The majority of publicly traded companies in the U.S. have adopted COSO’s framework, which was updated in 2013, effective as of December 15, 2014. The new framework keeps the 1992 framework’s five primary components of internal control—control environment, risk assessment, control activities, information and communication, and monitoring activities—but it now explicitly includes 17 principles previously only implicit in the 1992 framework. The principles are “essential in assessing that the five components are present and functioning” (J. Stephen McNally, The 2013 COSO Framework and SOX Compliance, June 2013, http://bit.ly/1o7JMWl). For management to be able to conclude that its system of internal controls is effective, all five components and all relevant principles must exist in the design and operation of the control system. CFOs should carefully document their company’s transition to the 2013 framework and retain the documentation as evidence of their efforts to institute and maintain an appropriate set of internal controls.

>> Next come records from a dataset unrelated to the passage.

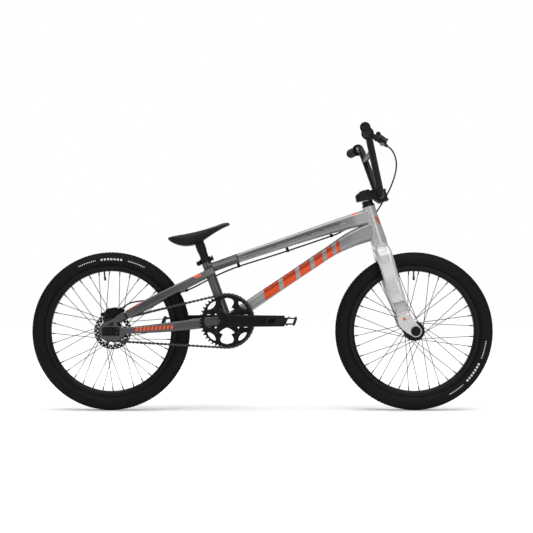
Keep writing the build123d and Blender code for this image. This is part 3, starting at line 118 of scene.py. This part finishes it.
class Look:
    """One procedural material. Masks and variation are built from the piece's own coordinates."""

    def __init__(self, name, rough, metallic=0.0, coat=0.0, specular=0.5):
        self.material = bpy.data.materials.new(name)
        self.material.use_nodes = True
        self.tree = self.material.node_tree
        self.shader = self.tree.nodes["Principled BSDF"]
        self.rough = rough
        self.shader.inputs["Roughness"].default_value = rough
        self.shader.inputs["Metallic"].default_value = metallic
        self.shader.inputs["Coat Weight"].default_value = coat
        self.shader.inputs["Coat Roughness"].default_value = 0.12
        self.shader.inputs["Specular IOR Level"].default_value = specular
        self.place = self.tree.nodes.new("ShaderNodeTexCoord").outputs["Object"]

    def node(self, kind, **settings):
        made = self.tree.nodes.new(kind)
        for key, value in settings.items():
            setattr(made, key, value)
        return made

    def put(self, socket, value):
        if isinstance(value, bpy.types.NodeSocket):
            self.tree.links.new(value, socket)
        else:
            socket.default_value = value

    def math(self, operation, first, second=0.0):
        made = self.node("ShaderNodeMath", operation=operation)
        self.put(made.inputs[0], first)
        self.put(made.inputs[1], second)
        return made.outputs[0]

    def noise(self, scale, detail=3.0):
        made = self.node("ShaderNodeTexNoise")
        self.put(made.inputs["Vector"], self.place)
        self.put(made.inputs["Scale"], scale)
        self.put(made.inputs["Detail"], detail)
        return made.outputs["Fac"]

    def spread(self, value, low, high, to_low, to_high, smooth=False):
        made = self.node("ShaderNodeMapRange", interpolation_type="SMOOTHSTEP" if smooth else "LINEAR")
        for socket, number in zip(made.inputs[:5], (value, low, high, to_low, to_high)):
            self.put(socket, number)
        return made.outputs[0]

    def band(self, value, low, high, soft=0.0003):
        rising = self.spread(value, low - soft, low + soft, 0, 1, True)
        falling = self.spread(value, high - soft, high + soft, 1, 0, True)
        return self.math("MULTIPLY", rising, falling)

    def along(self, origin, direction):
        """Distance of each point from origin along a direction."""
        less = self.node("ShaderNodeVectorMath", operation="SUBTRACT")
        self.put(less.inputs[0], self.place)
        less.inputs[1].default_value = origin
        dot = self.node("ShaderNodeVectorMath", operation="DOT_PRODUCT")
        self.put(dot.inputs[0], less.outputs[0])
        dot.inputs[1].default_value = direction
        return dot.outputs["Value"]

    def side_axes(self, origin, angle, slant=0.0):
        """Two distances in the bike's side view: along a line at angle degrees, and across it."""
        turn = math.radians(angle)
        forward = (math.cos(turn), 0, math.sin(turn))
        across = (-math.sin(turn), 0, math.cos(turn))
        leaning = tuple(a - slant * b for a, b in zip(forward, across))
        return self.along(origin, leaning), self.along(origin, across)

    def any_of(self, masks):
        total = masks[0]
        for mask in masks[1:]:
            total = self.math("MAXIMUM", total, mask)
        return total

    def mix(self, amount, under, over):
        made = self.node("ShaderNodeMix", data_type="RGBA")
        self.put(made.inputs[0], amount)
        self.put(made.inputs[6], under)
        self.put(made.inputs[7], over)
        return made.outputs[2]

    def vary(self, base, amount, scale):
        """The base colour, a little lighter and darker from place to place."""
        dark = tuple(c * (1 - amount) for c in base[:3]) + (1,)
        light = tuple(min(1, c * (1 + amount)) for c in base[:3]) + (1,)
        return self.mix(self.noise(scale), dark, light)

    def colour(self, value):
        self.put(self.shader.inputs["Base Color"], value)

    def roughness(self, scale, amount):
        low, high = max(0.02, self.rough - amount), min(1, self.rough + amount)
        self.put(self.shader.inputs["Roughness"], self.spread(self.noise(scale), 0.3, 0.7, low, high))

    def bump(self, height, depth, strength=1.0):
        made = self.node("ShaderNodeBump")
        made.inputs["Strength"].default_value = strength
        made.inputs["Distance"].default_value = depth
        self.put(made.inputs["Height"], height)
        self.put(self.shader.inputs["Normal"], made.outputs["Normal"])


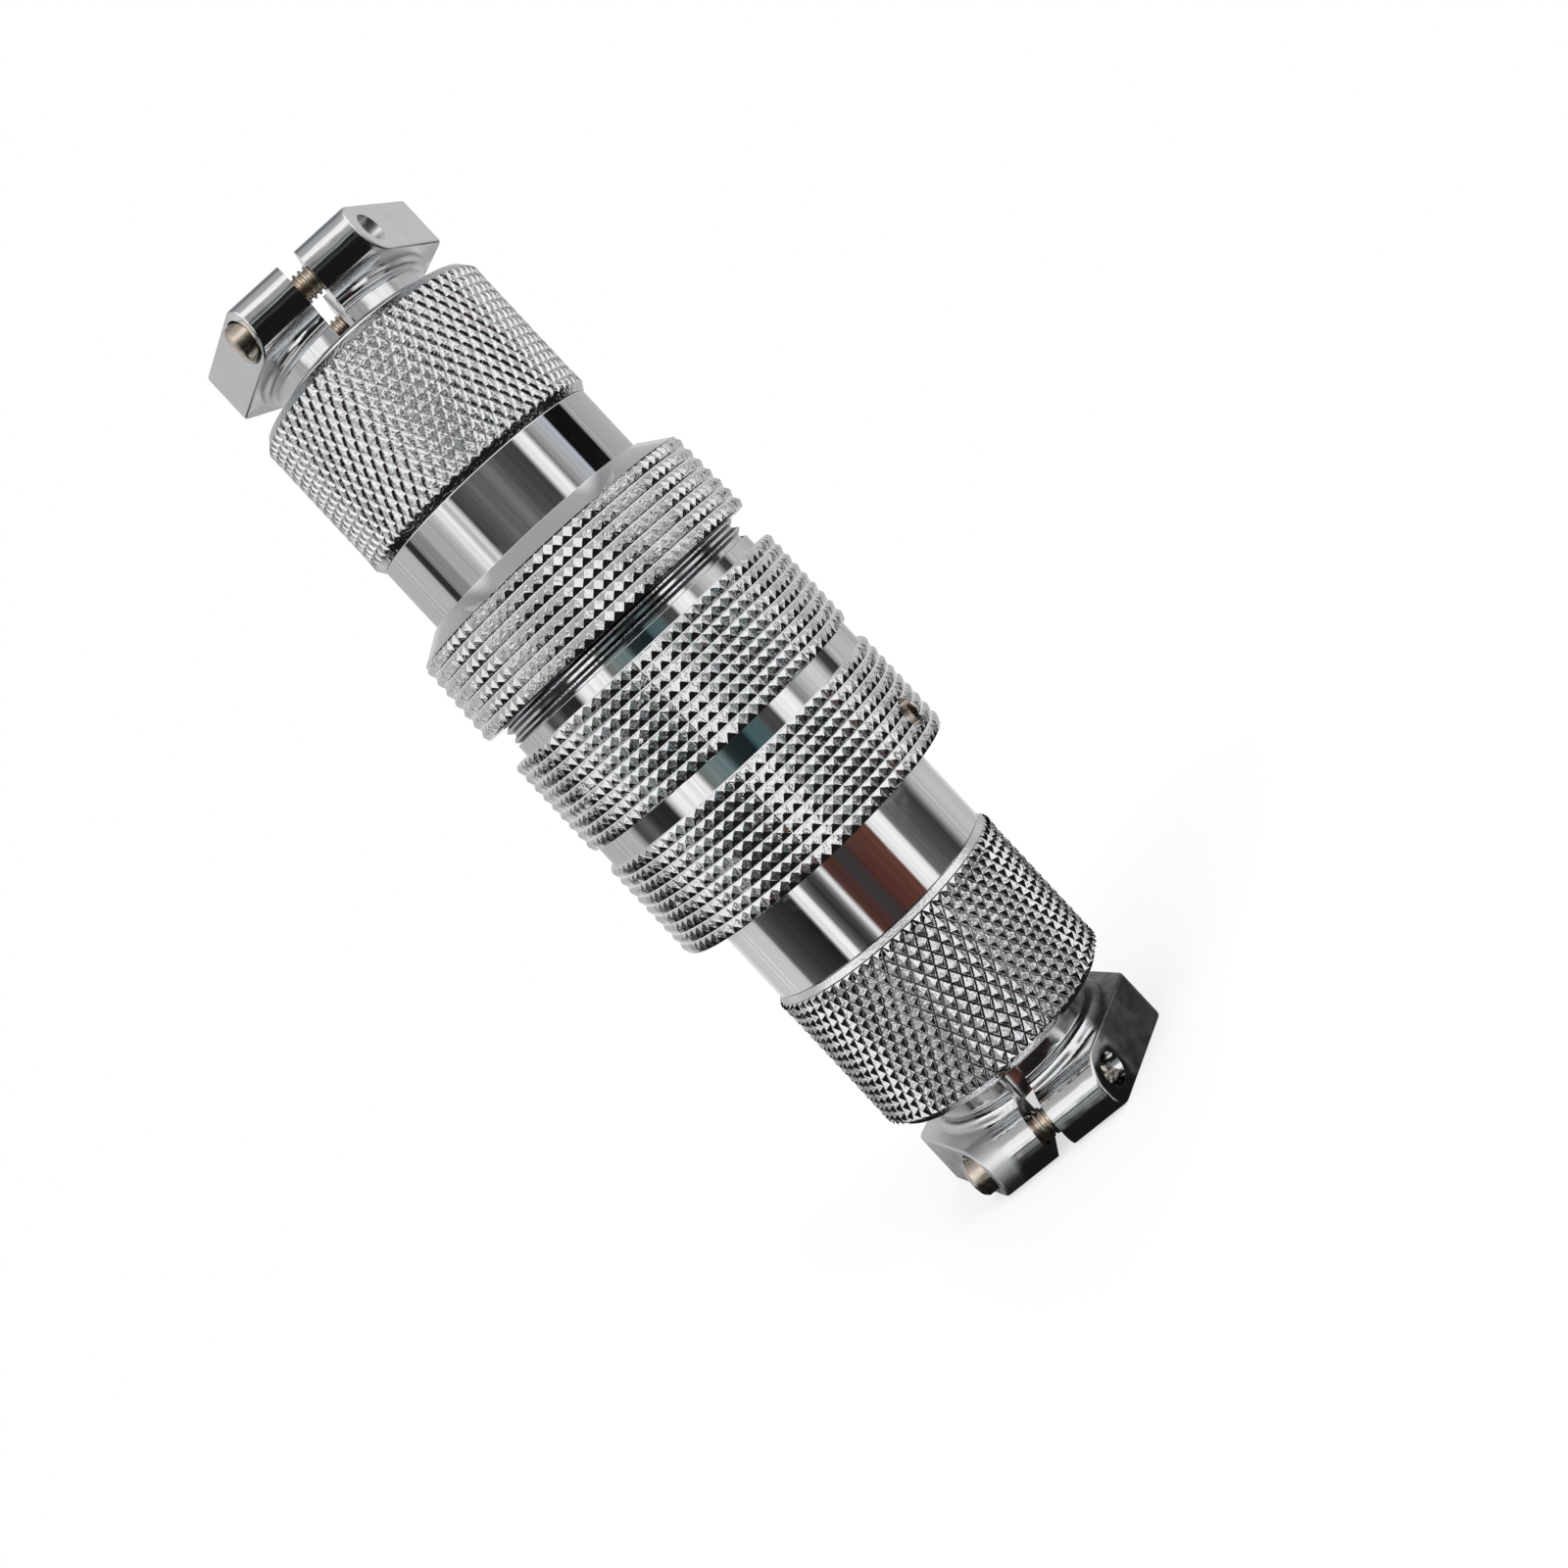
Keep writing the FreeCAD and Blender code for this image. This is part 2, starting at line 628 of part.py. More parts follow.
def allPieces():
    cap = backCap()
    clamp = cableClamp()
    pieces = {}
    pieces["receptacle_back_cap"] = placeOnReceptacle(cap.copy())
    pieces["receptacle_cable_clamp"] = placeOnReceptacle(clamp.copy(), receptacleClampTurn)
    pieces["receptacle_barrel"] = receptacleBarrel()
    pieces["receptacle_shell"] = receptacleShell()
    pieces["docking_ring"] = dockingRing()
    pieces["ring_set_screw"] = ringSetScrew()
    pieces["pin_insulator"] = pinInsulator()
    pieces["pin_retaining_ring"] = springRing(
        shellRearBore + retainerBite - seatGap - retainerRadial, shellRearBore + retainerBite - seatGap,
        pinInsulatorFoot - retainerThick, pinInsulatorFoot, retainerGapAngle, 90)
    pieces["plug_back_cap"] = placeOnPlug(cap)
    pieces["plug_cable_clamp"] = placeOnPlug(clamp, plugClampTurn)
    pieces["plug_barrel"] = plugBarrel()
    pieces["coupling_nut"] = couplingNut()
    pieces["nut_snap_ring"] = nutSnapRing()
    pieces["socket_insulator"] = plugInsulator()
    pieces["socket_retaining_ring"] = springRing(
        barrelBore + retainerBite - seatGap - retainerRadial, barrelBore + retainerBite - seatGap,
        insulatorTop, insulatorTop + retainerThick, retainerGapAngle, 90)
    for number, y in enumerate((-screwOffset, screwOffset), start=1):
        pieces["plug_clamp_screw_%d" % number] = placeOnPlug(clampScrew(y), plugClampTurn)
        pieces["receptacle_clamp_screw_%d" % number] = placeOnReceptacle(clampScrew(-y), receptacleClampTurn)
    for number, (x, y) in enumerate(contactSpots(), start=1):
        pieces["contact_pin_%d" % number] = contactPin(x, y)
        pieces["contact_socket_%d" % number] = contactSocket(x, y)
    return pieces


os.makedirs("parts", exist_ok=True)
for name, shape in allPieces().items():
    shape.exportStep("parts/%s.step" % name)
    print("%-26s volume %8.1f mm3, %d solid" % (name, shape.Volume, len(shape.Solids)))
print("total height %.2f mm" % totalHeight)
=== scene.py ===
import math
import random

import bmesh
import bpy
from mathutils import Matrix, Vector


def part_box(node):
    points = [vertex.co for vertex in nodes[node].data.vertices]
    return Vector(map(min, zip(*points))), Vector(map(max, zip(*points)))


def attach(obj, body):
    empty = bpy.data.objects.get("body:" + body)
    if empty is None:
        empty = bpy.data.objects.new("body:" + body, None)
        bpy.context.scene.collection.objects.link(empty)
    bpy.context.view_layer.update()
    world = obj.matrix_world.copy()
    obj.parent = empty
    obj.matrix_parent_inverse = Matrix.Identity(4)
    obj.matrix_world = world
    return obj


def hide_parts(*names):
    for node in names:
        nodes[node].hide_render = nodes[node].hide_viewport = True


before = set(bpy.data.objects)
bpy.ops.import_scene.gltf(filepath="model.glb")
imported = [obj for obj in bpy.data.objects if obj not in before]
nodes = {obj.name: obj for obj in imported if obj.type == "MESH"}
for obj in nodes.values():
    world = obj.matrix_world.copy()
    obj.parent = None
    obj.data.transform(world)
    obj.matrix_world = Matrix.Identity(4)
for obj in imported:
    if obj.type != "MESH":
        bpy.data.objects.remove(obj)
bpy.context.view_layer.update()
mm = 0.001          # pieces are modelled in millimetres and brought to metres when they are finished
tiny = 0.01         # mm, for telling faces and edges apart
middleHeight = 36   # mm up the axis: the plug's tail parts are above it, the receptacle's below
fullTurn = 2 * math.pi
print("frame loaded:", len(nodes), "nodes")


# Camera: the photo is taken square to the connector's axis from close by, turned by 47 degrees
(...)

Best practices require continual improvement. As McNally says, “Companies should periodically reassess their system of internal control over external financial reporting to identify opportunities” for improvement. In short, to avoid running afoul of the SEC, whether for control person liability or liability related to inadequate internal controls, CFOs should always exercise and carefully document their due diligence.